GARY A. HORTON, PUBLIC DEFENDER, BATAVIA (BRIDGET L. FIELD OF COUNSEL), FOR DEFENDANT-APPELLANT.
LAWRENCE FRIEDMAN, DISTRICT ATTORNEY, BATAVIA, FOR PLAINTIFF-RESPONDENT.
PRESENT: PIGOTT, JR., P.J., PINE, WISNER, KEHOE, AND GORSKI, JJ.
MEMORANDUM AND ORDER
It is hereby ORDERED that the judgment so appealed from be and the same hereby is unanimously modified on the law by amending the order of protection to limit its duration to "three years from the date of the expiration of the maximum term of [the] * * * sentence of imprisonment actually imposed" (CPL 530.13 [ii]), taking into account any jail time credit to which defendant is entitled, and as modified the judgment is affirmed.
Memorandum:
Defendant appeals from a judgment convicting him following a jury trial of sexual abuse in the first degree (Penal Law former § 130.65 [3]) and sentencing him as a second violent felony offender to a determinate term of incarceration of six years.
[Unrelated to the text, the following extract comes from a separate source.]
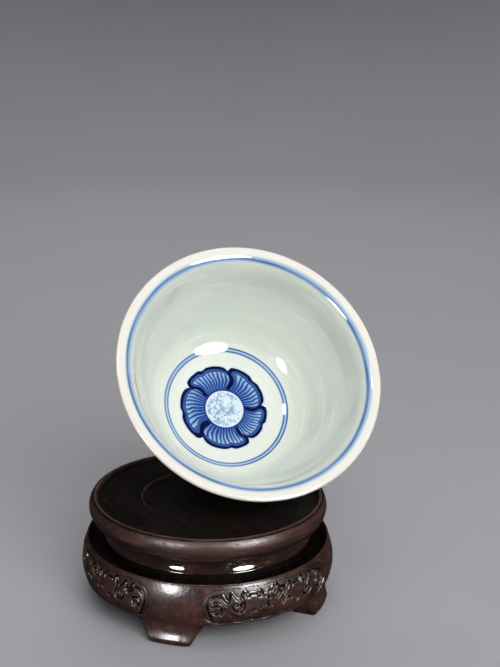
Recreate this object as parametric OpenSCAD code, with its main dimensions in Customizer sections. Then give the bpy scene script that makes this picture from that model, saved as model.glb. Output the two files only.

Contrary to defendant's contention, the verdict is not against the weight of the evidence on the issue whether defendant molested the victim (see People v. Ridgeway, 295 A.D.2d 879, 880, lv denied 98 N.Y.2d 713; People v. Miller, 294 A.D.2d 951; People v. Robinson, 286 A.D.2d 989, lv denied 97 N.Y.2d 658; see generally People v. Bleakley, 69 N.Y.2d 490, 495). The jury's determination of credibility is entitled to great deference, and there is no basis for concluding that the jury failed to give the evidence the weight it should be accorded (see Robinson, 286 A.D.2d 989; see also Bleakley, 69 N.Y.2d at 495). The sentence is not unduly harsh or severe. As conceded by the People, however, the order of protection must be amended by limiting its duration to "three years from the date of the expiration of the maximum term of [the] * * * sentence of imprisonment actually imposed" (CPL 530.13 [ii]), taking into account any jail time credit to which defendant is entitled (see People v. Holmes, 294 A.D.2d 871, 872, lv denied 98 N.Y.2d 730; People v. Puno, 294 A.D.2d 875, 876, lv denied 98 N.Y.2d 680; People v. Viehdeffer, 288 A.D.2d 860). We therefore modify the judgment accordingly.